» **TASK GOAL**: Reproduce, word for word, every line from the first one down to the line containing "row of points.", and nothing else.

+ + + +

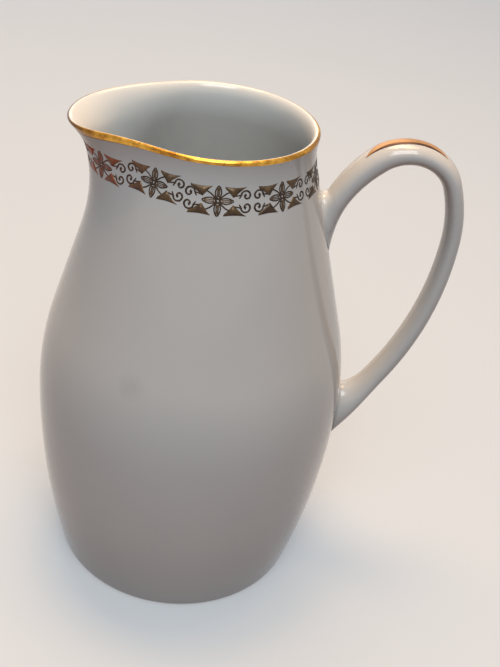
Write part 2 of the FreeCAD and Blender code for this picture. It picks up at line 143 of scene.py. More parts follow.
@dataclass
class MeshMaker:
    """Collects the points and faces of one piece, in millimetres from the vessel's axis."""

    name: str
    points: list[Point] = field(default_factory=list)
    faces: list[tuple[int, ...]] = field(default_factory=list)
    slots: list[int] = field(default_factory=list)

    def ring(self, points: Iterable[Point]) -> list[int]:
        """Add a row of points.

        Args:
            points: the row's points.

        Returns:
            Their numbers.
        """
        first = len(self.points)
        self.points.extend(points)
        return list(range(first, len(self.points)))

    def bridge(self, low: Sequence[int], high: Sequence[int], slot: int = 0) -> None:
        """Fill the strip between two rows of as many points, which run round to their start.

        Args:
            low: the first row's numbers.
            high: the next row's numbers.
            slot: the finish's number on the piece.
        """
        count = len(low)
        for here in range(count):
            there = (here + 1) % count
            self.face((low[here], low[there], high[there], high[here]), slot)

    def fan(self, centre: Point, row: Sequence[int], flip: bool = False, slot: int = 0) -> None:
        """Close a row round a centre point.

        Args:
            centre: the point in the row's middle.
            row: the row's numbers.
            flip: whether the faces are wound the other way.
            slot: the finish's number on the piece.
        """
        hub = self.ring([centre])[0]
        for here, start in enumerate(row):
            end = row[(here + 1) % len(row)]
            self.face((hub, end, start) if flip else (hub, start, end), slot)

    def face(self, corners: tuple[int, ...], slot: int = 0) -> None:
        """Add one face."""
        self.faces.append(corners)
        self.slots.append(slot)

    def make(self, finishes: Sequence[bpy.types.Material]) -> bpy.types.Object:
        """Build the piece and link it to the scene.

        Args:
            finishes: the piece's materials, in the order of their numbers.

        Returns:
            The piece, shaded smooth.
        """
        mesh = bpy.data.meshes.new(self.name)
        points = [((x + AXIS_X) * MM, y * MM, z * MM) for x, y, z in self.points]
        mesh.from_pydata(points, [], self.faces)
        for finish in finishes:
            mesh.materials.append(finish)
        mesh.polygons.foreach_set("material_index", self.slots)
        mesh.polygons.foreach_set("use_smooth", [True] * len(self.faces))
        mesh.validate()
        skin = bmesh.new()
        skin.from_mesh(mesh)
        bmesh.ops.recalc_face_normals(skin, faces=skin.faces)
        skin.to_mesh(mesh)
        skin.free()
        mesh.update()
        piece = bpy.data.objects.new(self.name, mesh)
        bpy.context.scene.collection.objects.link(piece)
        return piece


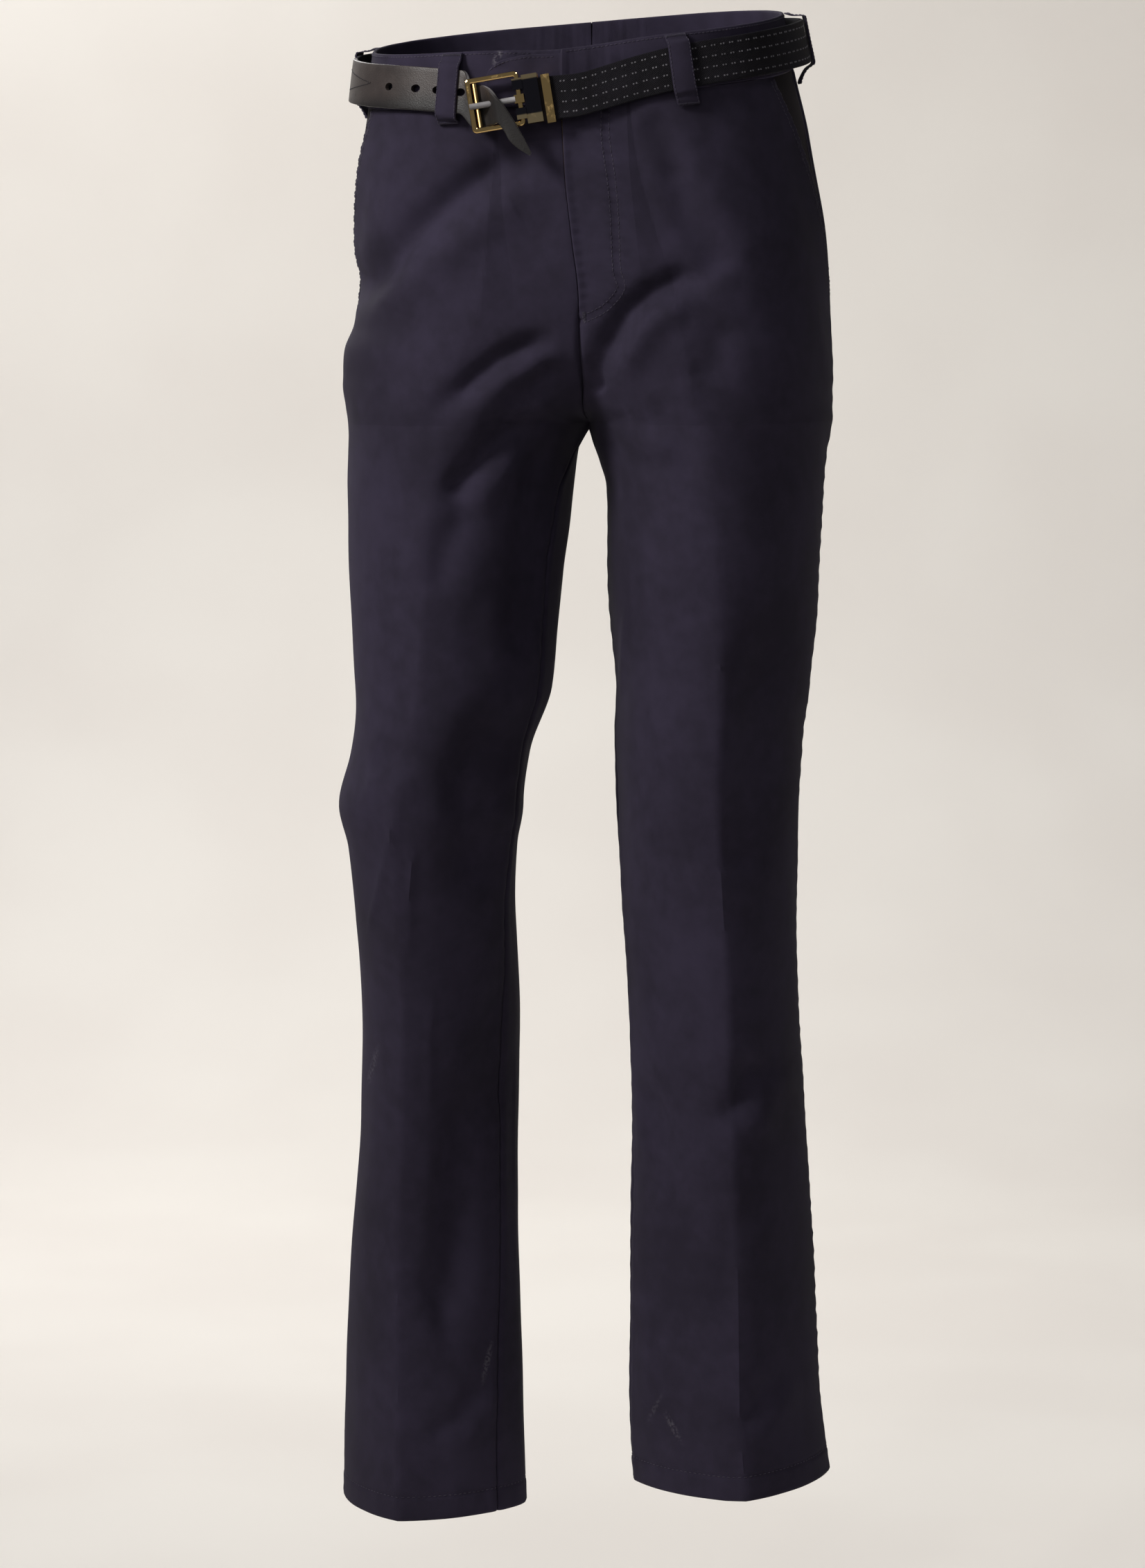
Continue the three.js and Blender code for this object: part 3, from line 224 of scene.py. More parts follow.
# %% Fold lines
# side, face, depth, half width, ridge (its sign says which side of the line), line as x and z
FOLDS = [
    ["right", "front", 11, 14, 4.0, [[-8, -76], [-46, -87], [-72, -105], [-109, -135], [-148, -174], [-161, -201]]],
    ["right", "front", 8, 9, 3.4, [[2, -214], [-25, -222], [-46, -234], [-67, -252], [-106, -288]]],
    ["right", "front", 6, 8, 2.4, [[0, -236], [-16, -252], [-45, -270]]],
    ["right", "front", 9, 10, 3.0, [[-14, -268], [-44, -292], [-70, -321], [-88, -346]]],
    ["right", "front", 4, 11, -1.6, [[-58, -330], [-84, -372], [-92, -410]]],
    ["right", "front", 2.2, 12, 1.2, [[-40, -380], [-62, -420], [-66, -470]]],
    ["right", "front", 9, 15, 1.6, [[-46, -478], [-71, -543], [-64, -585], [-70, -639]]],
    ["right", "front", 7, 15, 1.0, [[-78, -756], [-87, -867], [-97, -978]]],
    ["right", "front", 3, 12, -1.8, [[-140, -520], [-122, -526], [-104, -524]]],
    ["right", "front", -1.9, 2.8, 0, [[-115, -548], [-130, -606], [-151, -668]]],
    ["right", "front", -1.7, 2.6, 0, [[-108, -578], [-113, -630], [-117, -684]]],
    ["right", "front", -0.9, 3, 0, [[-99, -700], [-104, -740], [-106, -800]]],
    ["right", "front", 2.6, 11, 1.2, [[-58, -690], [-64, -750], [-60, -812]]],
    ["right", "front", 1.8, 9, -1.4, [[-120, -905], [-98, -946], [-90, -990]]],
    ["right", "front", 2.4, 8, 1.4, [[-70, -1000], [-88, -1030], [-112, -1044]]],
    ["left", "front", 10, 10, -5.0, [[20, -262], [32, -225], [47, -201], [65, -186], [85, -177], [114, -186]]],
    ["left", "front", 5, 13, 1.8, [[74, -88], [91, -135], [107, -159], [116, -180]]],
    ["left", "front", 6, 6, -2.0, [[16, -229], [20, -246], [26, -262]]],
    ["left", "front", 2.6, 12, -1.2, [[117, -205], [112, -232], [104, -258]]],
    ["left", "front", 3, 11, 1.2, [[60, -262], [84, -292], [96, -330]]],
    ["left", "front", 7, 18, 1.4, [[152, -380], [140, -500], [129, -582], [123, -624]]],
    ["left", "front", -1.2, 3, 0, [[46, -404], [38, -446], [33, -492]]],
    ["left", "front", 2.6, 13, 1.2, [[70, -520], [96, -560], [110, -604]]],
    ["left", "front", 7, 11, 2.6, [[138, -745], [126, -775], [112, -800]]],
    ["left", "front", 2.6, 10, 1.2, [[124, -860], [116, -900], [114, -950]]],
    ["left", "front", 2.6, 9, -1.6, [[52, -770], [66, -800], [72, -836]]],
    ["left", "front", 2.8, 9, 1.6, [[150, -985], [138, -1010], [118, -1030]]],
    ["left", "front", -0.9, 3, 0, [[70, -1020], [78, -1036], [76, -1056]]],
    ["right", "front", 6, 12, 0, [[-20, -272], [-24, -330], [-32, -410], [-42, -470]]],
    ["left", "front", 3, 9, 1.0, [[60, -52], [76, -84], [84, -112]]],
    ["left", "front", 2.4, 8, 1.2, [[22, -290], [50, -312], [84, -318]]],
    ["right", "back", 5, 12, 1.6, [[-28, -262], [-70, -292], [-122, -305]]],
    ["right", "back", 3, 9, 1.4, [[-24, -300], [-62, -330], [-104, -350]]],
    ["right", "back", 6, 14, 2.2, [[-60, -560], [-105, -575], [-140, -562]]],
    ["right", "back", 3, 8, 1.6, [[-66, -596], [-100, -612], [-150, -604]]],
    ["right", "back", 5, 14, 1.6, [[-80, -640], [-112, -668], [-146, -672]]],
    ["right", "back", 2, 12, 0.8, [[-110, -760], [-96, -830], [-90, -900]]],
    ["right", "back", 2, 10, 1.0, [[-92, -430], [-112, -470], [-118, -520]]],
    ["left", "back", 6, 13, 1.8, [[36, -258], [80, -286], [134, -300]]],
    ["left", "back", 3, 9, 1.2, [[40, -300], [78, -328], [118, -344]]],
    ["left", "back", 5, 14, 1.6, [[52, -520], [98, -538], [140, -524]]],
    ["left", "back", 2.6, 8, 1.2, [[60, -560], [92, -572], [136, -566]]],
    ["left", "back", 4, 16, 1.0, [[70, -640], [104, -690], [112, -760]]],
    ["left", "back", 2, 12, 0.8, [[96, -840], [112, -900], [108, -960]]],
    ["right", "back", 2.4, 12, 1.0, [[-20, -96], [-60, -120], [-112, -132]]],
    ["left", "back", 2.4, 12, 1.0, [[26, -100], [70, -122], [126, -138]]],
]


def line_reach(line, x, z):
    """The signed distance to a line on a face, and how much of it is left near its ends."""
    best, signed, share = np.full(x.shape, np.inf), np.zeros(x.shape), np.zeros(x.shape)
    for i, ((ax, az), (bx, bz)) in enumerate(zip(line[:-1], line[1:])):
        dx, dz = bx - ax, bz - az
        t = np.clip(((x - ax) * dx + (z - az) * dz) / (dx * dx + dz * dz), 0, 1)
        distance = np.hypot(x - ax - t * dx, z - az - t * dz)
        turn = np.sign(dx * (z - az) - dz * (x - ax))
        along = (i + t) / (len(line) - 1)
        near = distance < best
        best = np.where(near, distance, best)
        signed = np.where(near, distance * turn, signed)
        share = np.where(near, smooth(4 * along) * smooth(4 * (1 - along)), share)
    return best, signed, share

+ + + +

» **RESPONSE TO THE EXERCISE**:
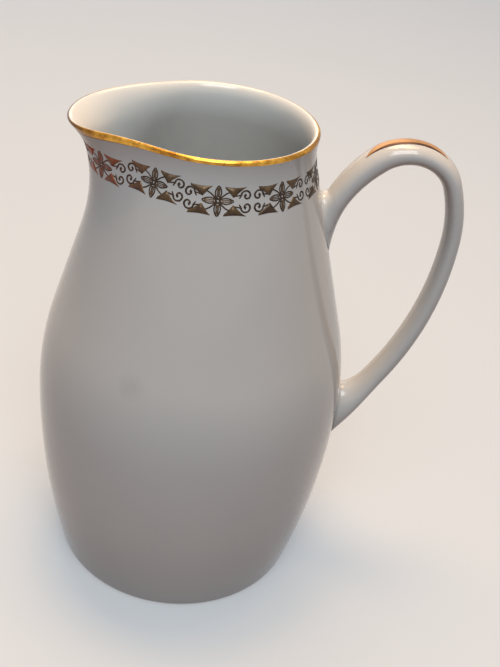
Write part 2 of the FreeCAD and Blender code for this picture. It picks up at line 143 of scene.py. More parts follow.
@dataclass
class MeshMaker:
    """Collects the points and faces of one piece, in millimetres from the vessel's axis."""

    name: str
    points: list[Point] = field(default_factory=list)
    faces: list[tuple[int, ...]] = field(default_factory=list)
    slots: list[int] = field(default_factory=list)

    def ring(self, points: Iterable[Point]) -> list[int]:
        """Add a row of points.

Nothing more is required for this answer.